In October, Liam Adams is convicted of raping and sexually assaulting his daughter, Aine Dahlstrom, over a six-year period between 1977 and 1983.
2014: In January, TG4 programme Micheál Ó Fearraigh: Feall i ndiaidh Fill airs. The programme states that, although an interim Garda report supplied to the Justice Minister in the months following Ferry’s 2011 conviction claims that gardaí had alerted both the school’s directors and the then North Western Health Board (now HSE) about Ferry’s first conviction shortly after it occurred in 2002, the Health Service Executive has yet to publish its own internal report into what actions it took after receiving this information from gardaí.

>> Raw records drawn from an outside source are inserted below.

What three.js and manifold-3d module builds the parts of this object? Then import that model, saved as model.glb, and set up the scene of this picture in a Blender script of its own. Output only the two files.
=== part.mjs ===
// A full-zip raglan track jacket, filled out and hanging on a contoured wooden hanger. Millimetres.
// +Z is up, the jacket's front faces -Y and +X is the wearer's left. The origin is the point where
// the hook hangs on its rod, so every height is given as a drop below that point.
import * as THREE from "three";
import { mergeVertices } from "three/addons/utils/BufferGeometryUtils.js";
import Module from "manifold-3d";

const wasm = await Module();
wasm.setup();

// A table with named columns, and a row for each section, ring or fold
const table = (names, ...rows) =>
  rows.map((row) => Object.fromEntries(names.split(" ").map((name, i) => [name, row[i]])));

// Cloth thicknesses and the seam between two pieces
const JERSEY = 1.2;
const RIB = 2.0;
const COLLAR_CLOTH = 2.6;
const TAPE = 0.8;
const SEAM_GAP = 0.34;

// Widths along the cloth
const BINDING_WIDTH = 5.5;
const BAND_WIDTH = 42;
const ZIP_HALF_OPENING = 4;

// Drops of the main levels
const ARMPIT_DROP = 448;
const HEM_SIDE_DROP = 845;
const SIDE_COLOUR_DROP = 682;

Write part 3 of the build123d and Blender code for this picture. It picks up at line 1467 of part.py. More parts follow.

In April, Arline Murphy, aged 50, from Ballyshannon, publishes her story in the Donegal Democrat, detailing a history of abuse between the ages of 7 and 16 by a number of different Ballyshannon people, both male and female, known to one another.
Gardai investigating the disappearance of Mary Boyle inspect and take forensic evidence from a bowl-shaped area of land near where she was last seen, and where neighbours reported seeing what appeared to be a shallow grave some days after her disappearance. Although they informed the Gardai, no body was found in the spot by the time it came to be searched.
On October 21, it is reported that a 64-year-old man has been questioned about the kidnapping of Mary Boyle. The man, resident in the Ballyshannon area at the time of Mary’s disappearance, is currently serving time for indecent assault.